I've been guilty of speaking to my husband and children in a manner that says, "I deserve to express all of my feelings." I've found myself thinking, This is not fair! while doing something with a bad attitude because I didn't want to do it.
Can you identify?
They failed the test
"The first purpose of marriage," Gary Thomas says in his book Sacred Marriage, "... is to please God"--not to please ourselves. This requires selfless living, Thomas explains. Instead of asking "What will make me happy?" he says we should ask, "What will please God?"
The first people to fail the test for selfless living were Adam and Eve. They were created in a perfect world and had intimate fellowship with almighty God. Despite this, they doubted the Lord's good plan for them.

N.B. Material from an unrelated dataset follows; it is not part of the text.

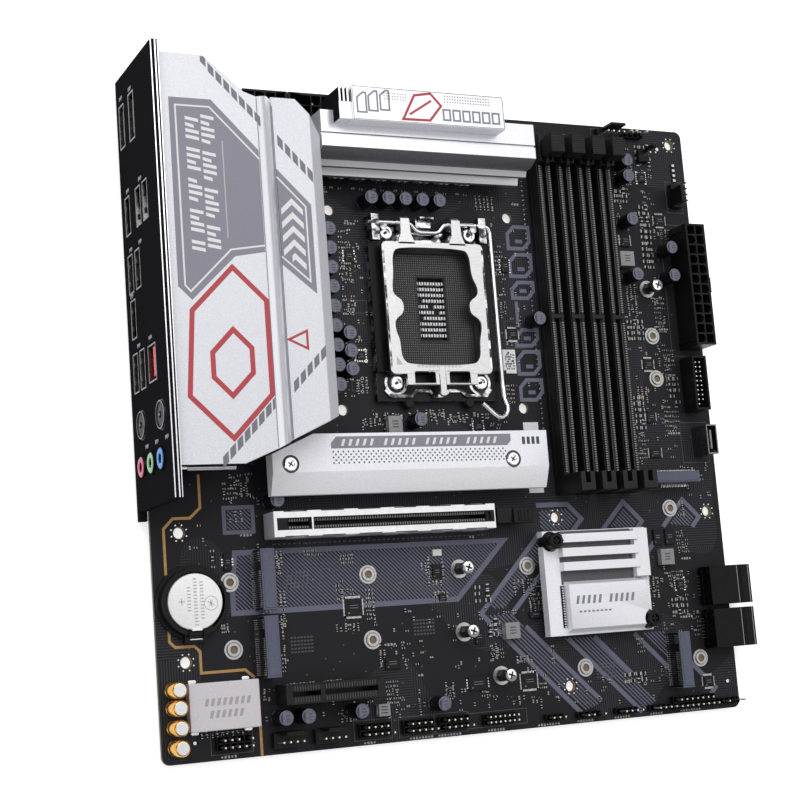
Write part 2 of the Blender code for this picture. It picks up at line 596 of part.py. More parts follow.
def graphics_slot():
    centre, end = GRAPHICS_SLOT_DOWN, 131.1
    part("graphics_slot", BLACK_PLASTIC,
         block((SLOT_ALONG, end), (centre - 3.7, centre + 3.7), (GAP, SLOT_UP)), cut=slot_cuts(centre, end))
    outer = block((SLOT_ALONG - 0.9, end + 0.9), (centre - 4.7, centre + 4.7), (1.2, SLOT_UP + 0.9))
    inner = block((SLOT_ALONG - 0.3, end + 0.3), (centre - 4.1, centre + 4.1), (0, SLOT_UP + 0.3))
    mouths = [block((47.0, 56.3), (centre - 2.0, centre + 2.0), (8, 14)),
              block((57.7, end - 1.0), (centre - 2.0, centre + 2.0), (8, 14))]
    part("graphics_slot_shield", BRIGHT_STEEL, outer, cut=[inner] + mouths)


def graphics_slot_latch():
    """Card latch at the slot's open end: a lever that tips about its lower corner."""
    down = (GRAPHICS_SLOT_DOWN - 3.0, GRAPHICS_SLOT_DOWN + 3.0)
    profile = [(134.0, 0.6), (138.4, 0.9), (141.0, 4.4), (150.6, 6.2), (150.6, 8.6), (138.8, 8.6),
               (137.6, 12.4), (132.6, 12.4), (132.6, 10.4), (135.0, 9.8), (134.2, 4.0)]
    part("graphics_slot_latch", BLACK_PLASTIC, prism(profile, down, "down"),
         pivot=(136.6, GRAPHICS_SLOT_DOWN, 3.4))


def expansion_slot():
    centre, end = SMALL_SLOT_DOWN, 81.1
    part("expansion_slot", BLACK_PLASTIC,
         block((SLOT_ALONG, end), (centre - 3.7, centre + 3.7), (GAP, SLOT_UP)), cut=slot_cuts(centre, end))


# ---- power, storage and front connectors ---------------------------------------------------------

CELL_PITCH = 4.2


def power_socket(name, low, cells, run):
    """Shrouded power socket: rows of square cells; `cells` counts them along and down."""
    width, length = (9.6, 5.4 + CELL_PITCH * (max(cells) - 1))
    size = (width, length) if run == "down" else (length, width)
    body = block((low[0], low[0] + size[0]), (low[1], low[1] + size[1]), (GAP, 12.8))
    middle = (low[0] + size[0] / 2, low[1] + size[1] / 2)
    cuts = []
    for i in range(cells[0]):
        for j in range(cells[1]):
            a = middle[0] + (i - (cells[0] - 1) / 2) * CELL_PITCH
            d = middle[1] + (j - (cells[1] - 1) / 2) * CELL_PITCH
            cuts.append(block((a - 1.75, a + 1.75), (d - 1.75, d + 1.75), (3.0, 14.0)))
    part(name, BLACK_PLASTIC, body, cut=cuts)


def sata_port(name, down):
    """Right-angle storage socket that opens past the front edge."""
    body = block((230.2, SATA_FRONT), (down, down + 15.6), (GAP, 8.2))
    mouth = block((SATA_FRONT - 6.4, SATA_FRONT + 1), (down + 1.6, down + 14.0), (2.2, 6.6))
    part(name, BLACK_PLASTIC, body, cut=[mouth])


def front_headers():
    """The two sockets for the front panel's USB leads."""
    shroud = block((231.6, 238.6), (99.9, 122.6), (GAP, 9.4))
    well = block((232.5, 237.7), (100.9, 121.6), (2.0, 11.0))
    part("front_usb_header", BLACK_PLASTIC, shroud, cut=[well])
    case = block((234.4, 239.6), (128.9, 141.2), (GAP, 10.2))
    mouth = block((235.0, 239.0), (129.6, 140.5), (3.0, 12.0))
    tongue = block((236.5, 237.5), (131.0, 139.1), (2.4, 9.2))
    header = part("front_usb_c_header", CONNECTOR_SHELL, case, cut=[mouth])
    joined = header.modifiers.new("tongue", "BOOLEAN")
    joined.operation = "UNION"
    joined.solver = "EXACT"
    joined.object = helper("front_usb_c_header_tongue", [tongue])


# ---- M.2 sockets ---------------------------------------------------------------------------------


def m2_socket(name, low, high, opens):
    """Raised edge socket for a drive; `opens` is the side that its slot faces."""
    body = block((low[0], high[0]), (low[1], high[1]), (GAP, MODULE_SOCKET_UP))
    slot_up = (6.0, 7.4)
    if opens == "down":
        mouth = block((low[0] + 1, high[0] - 1), (high[1] - 3, high[1] + 1), slot_up)
    elif opens == "top":
        mouth = block((low[0] + 1, high[0] - 1), (low[1] - 1, low[1] + 3), slot_up)
    elif opens == "front":
        mouth = block((high[0] - 3, high[0] + 1), (low[1] + 1, high[1] - 1), slot_up)
    else:
        mouth = block((low[0] - 1, low[0] + 3), (low[1] + 1, high[1] - 1), slot_up)
    part(name, LILAC_PLASTIC, body, cut=[mouth])


def m2_sockets():
    m2_socket("m2_socket_covered", (52.6, 131.9), (57.8, 151.9), "front")
    m2_socket("m2_socket_rear_upper", (37.4, 171.2), (42.7, 193.2), "front")
    m2_socket("m2_socket_rear_lower", (37.4, 195.2), (42.7, 217.2), "front")
    m2_socket("m2_socket_front_lower", (212.0, 212.2), (217.2, 234.4), "rear")
    m2_socket("m2_socket_front_upper", (208.2, 147.6), (229.9, 152.2), "top")


# ---- battery, audio and power-stage banks --------------------------------------------------------

CELL_CENTRE = (13.4, 188.6)


def battery():
    """Coin-cell holder with a spring clip at its lower side, and its cell."""
    a, d = CELL_CENTRE
    cup = rod((a, d, GAP), (a, d, 4.4), 11.8, 40)
    clip = block((a - 4, a + 4), (d + 8.0, d + 14.4), (GAP, 3.4))
    room = rod((a, d, 1.6), (a, d, 6), 10.4, 40)
    relief = block((a + 2.0, a + 14.0), (d - 5.0, d + 9.0), (1.6, 6))
    smooth(part("battery_holder", BLACK_PLASTIC, cup, [clip], [room, relief]))
    smooth(part("coin_cell", CELL_STEEL, rod((a, d, 1.9), (a, d, 5.1), 10.0, 40)))


def audio_section():
    """Metal cover over the sound chip, and the four gold capacitors beside it."""
    part("audio_cover", SHIELD_GREY, block((9.2, 35.3), (217.0, 233.8), (GAP, 4.8)))
    cans = [rod((4.6, down, GAP), (4.6, down, 9.6), 2.9, 20) for down in (218.8, 225.0, 231.8, 238.6)]
    strip = block((3.6, 5.6), (216.5, 241.0), (GAP, 0.9))
    smooth(part("audio_capacitor_bank", GOLD_SLEEVE, strip, cans))


def power_stages():
    """Chokes and capacitors of the two power-stage rows, each row on a common strip."""
    chokes_left = [block((50.6, 57.4), (down, down + 6.6), (GAP, 7.4))
                   for down in (20.0 + 9.0 * step for step in range(11))]
    part("choke_bank_left", CHOKE_GREY, block((52.0, 56.0), (18.0, 118.0), (GAP, 1.1)), chokes_left)
    chokes_top = [block((along, along + 6.8), (22.6, 30.4), (GAP, 7.0))
                  for along in (77.2 + 9.1 * step for step in range(7))]
    part("choke_bank_top", CHOKE_GREY, block((76.0, 140.0), (24.0, 27.0), (GAP, 1.1)), chokes_top)
    columns = [(73.1, 51.6 + 7.5 * step) for step in range(9)]
    side = [(78.6, 91.8 + 6.9 * step) for step in range(3)]
    cans = [rod((a, d, GAP), (a, d, 9.0), 2.75, 20) for a, d in columns + side]
    strip = block((72.0, 74.0), (50.0, 113.0), (GAP, 0.9))
    links = [block((73.0, 78.6), (d - 0.6, d + 0.6), (GAP, 0.9)) for _, d in side]
    smooth(part("capacitor_bank_left", CAPACITOR_CAN, strip, cans + links))
    row = [(91.6 + 7.3 * step, 38.5) for step in range(5)]
    cans = [rod((a, d, GAP), (a, d, 9.0), 2.75, 20) for a, d in row]
    smooth(part("capacitor_bank_top", CAPACITOR_CAN, block((90.0, 122.4), (37.6, 39.4), (GAP, 0.9)), cans))


# ---- assembly ------------------------------------------------------------------------------------


def clear_scene():
    for obj in list(bpy.data.objects):
        bpy.data.objects.remove(obj, do_unlink=True)


def collection(name):
    made = bpy.data.collections.new(name)
    bpy.context.scene.collection.children.link(made)
    return made


clear_scene()
PARTS = collection("motherboard")
CUTTERS = collection("cutters")

circuit_board()
io_shield()
rear_ports()
antenna_connectors()
audio_jacks()
io_cover()
vrm_heatsink_left()
vrm_heatsink_top()
chipset_heatsink()
m2_heatsink()
socket()
for slot in range(MEMORY_COUNT):
    memory_slot(slot)
    memory_latch(slot)
graphics_slot()
graphics_slot_latch()
expansion_slot()
power_socket("main_power_socket", (232.6, 44.3), (2, 12), "down")
power_socket("processor_power_socket_1", (40.2, 0.3), (4, 2), "along")
power_socket("processor_power_socket_2", (58.5, 0.3), (4, 2), "along")
sata_port("sata_port_upper", 186.9)
sata_port("sata_port_lower", 204.2)
front_headers()
m2_sockets()
battery()
audio_section()
power_stages()
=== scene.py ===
"""Looks of a white and black micro-ATX motherboard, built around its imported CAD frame.

Places on the board are (along, down, up) in millimetres: along runs from the rear edge to the
front, down from the edge by the processor to the bottom edge, and up from the component side.
"""

import math
import random
from itertools import product

import bmesh
import bpy
from mathutils import Matrix, Vector


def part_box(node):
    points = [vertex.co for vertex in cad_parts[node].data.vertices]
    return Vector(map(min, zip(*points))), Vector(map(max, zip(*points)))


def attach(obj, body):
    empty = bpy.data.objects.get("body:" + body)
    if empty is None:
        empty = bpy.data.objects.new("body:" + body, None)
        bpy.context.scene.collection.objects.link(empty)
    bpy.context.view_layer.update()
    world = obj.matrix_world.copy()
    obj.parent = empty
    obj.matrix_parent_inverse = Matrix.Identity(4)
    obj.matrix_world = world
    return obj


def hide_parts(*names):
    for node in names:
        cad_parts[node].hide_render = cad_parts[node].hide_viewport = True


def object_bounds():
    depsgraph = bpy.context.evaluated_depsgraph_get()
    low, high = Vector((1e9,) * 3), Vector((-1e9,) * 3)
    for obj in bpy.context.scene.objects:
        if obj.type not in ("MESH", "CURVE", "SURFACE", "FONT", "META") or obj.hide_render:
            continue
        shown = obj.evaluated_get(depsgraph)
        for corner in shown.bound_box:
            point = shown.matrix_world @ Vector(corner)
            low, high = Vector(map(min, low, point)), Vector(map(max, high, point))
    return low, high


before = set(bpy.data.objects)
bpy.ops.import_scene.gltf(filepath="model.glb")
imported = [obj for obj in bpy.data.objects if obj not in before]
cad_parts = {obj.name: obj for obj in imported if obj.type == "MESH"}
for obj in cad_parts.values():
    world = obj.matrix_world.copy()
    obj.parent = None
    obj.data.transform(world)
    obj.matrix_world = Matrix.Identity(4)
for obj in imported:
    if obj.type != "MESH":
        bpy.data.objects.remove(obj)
CAD_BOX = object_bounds()

MM = 0.001
BOARD_LOW, BOARD_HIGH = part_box("circuit_board")
BOARD_REAR = -0.3
BOARD_SIZE = 244.4
BOARD_THICK = 1.6
ORIGIN = Vector((BOARD_LOW.x - BOARD_REAR * MM, BOARD_HIGH.y, BOARD_HIGH.z))
random.seed(11)


# ---- places and shapes ----


def spot(along, down, up):
    """World position of a place on the board."""
    return ORIGIN + Vector((along, -down, up)) * MM


def reach(node):
    """A CAD node's (along, down, up) ranges, in mm."""
    low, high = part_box(node)
    low, high = (low - ORIGIN) / MM, (high - ORIGIN) / MM
    return (low.x, high.x), (-high.y, -low.y), (low.z, high.z)


def rectangle(along, down):
    """The corners of a rectangle from its two ranges."""
    return [(along[0], down[0]), (along[1], down[0]), (along[1], down[1]), (along[0], down[1])]


def round_rectangle(along, down, radius, steps=4):
    """The outline of a rectangle with rounded corners."""
    points = []
    corners = [(along[1], down[0], -90), (along[1], down[1], 0), (along[0], down[1], 90),
               (along[0], down[0], 180)]
    for corner_a, corner_d, start in corners:
        centre_a = corner_a - math.copysign(radius, corner_a - sum(along) / 2)
        centre_d = corner_d - math.copysign(radius, corner_d - sum(down) / 2)
        for step in range(steps + 1):
            points.append(around((centre_a, centre_d), radius, start + 90 * step / steps))
    return points


def circle(centre, radius, sides=24, start=0.0, sweep=360.0):
    """The outline of a circle, or of a slice cut straight off it."""
    count = sides if sweep >= 360 else sides + 1
    return [around(centre, radius, start + sweep * i / sides) for i in range(count)]


def centred(count, pitch):
    """Even offsets to both sides of a middle."""
    return [(i - (count - 1) / 2) * pitch for i in range(count)]


def around(centre, radius, degrees):
    """The place at that distance and turn from a middle."""
    angle = math.radians(degrees)
    return centre[0] + radius * math.cos(angle), centre[1] + radius * math.sin(angle)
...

Noting God's command to not eat the forbidden fruit, Satan told Eve, "You will not surely die. For God knows that when you eat of it your eyes will be opened, and you will be like God, knowing good and evil" (Genesis 3:4-5).
Eve listened to Satan's accusations about God. She wondered. She questioned. Was there indeed something better? Was God holding out on her? Were the words of a serpent more trustworthy than the words of her Creator who had brought her only good?
Eve was at a crossroads in life. She chose her own way. Genesis 3:6 says, "... she took of its fruit and ate, and she also gave some to her husband who was with her, and he ate."
Life was changed forever. Sin had entered the world.
Crouching at the door
"Sin is crouching at the door," God warned Cain in Genesis 4:7. "Its desire is for you, but you must rule over it."
And thousands of years later, sin is still crouching at the doors of our hearts and homes. I don't know about you, but it's time for me to:
- Remind myself, before my feet even touch the floor every morning, that I am in a spiritual battle for my marriage and home. I want to begin asking myself, Who will be at the center of my marriage today--Christ or me? (James 3:15-17)
- Remember to intentionally follow the words of Philippians 2:3: "Do nothing from selfishness or empty conceit, but with humility of mind regard one another as more important than yourselves" (NASB). One way I can put my husband's desires ahead of my own, for example, is by watching an entire football game with him instead of reading or surfing the Internet.
- Recall that I am a sinner, saved by grace (Ephesians 2:8), and so is my spouse. I should always offer my spouse the same unconditional forgiveness that I want him to give to me.
- Rely on the Lord, and not my own understanding (Proverbs 3:5, Ephesians 5:22). There are times in my marriage when I just have to trust my husband's God-given leadership, instead of my heartfelt desires.
- Review my day based on the words of 1 Corinthians 13:4-8a: "Love is patient and kind; love does not envy or boast; it is not arrogant or rude. It does not insist on its own way; it is not irritable or resentful; it does not rejoice at wrongdoing, but rejoices with the truth. Love bears all things, believes all things, hopes all things, endures all things. Love never ends."
Questions that must be answered
My husband, Jim, and I recently noticed a license plate that said: I AM NO 1.
"Wonder what that means?" Jim said. "Does he think he is Number One, or that he is "no one"?
"Number One or no one?" Now that's a question worth pondering!
Through my actions and responses, am I saying to my husband, "I am Number One"? Or, am I following Christ's example and humbling myself? Am I putting my husband's needs above my own--as though I am "no one"?
If I want to "do marriage" God's way instead of my way, then these are questions that require answers ... every day ... every hour ... every moment.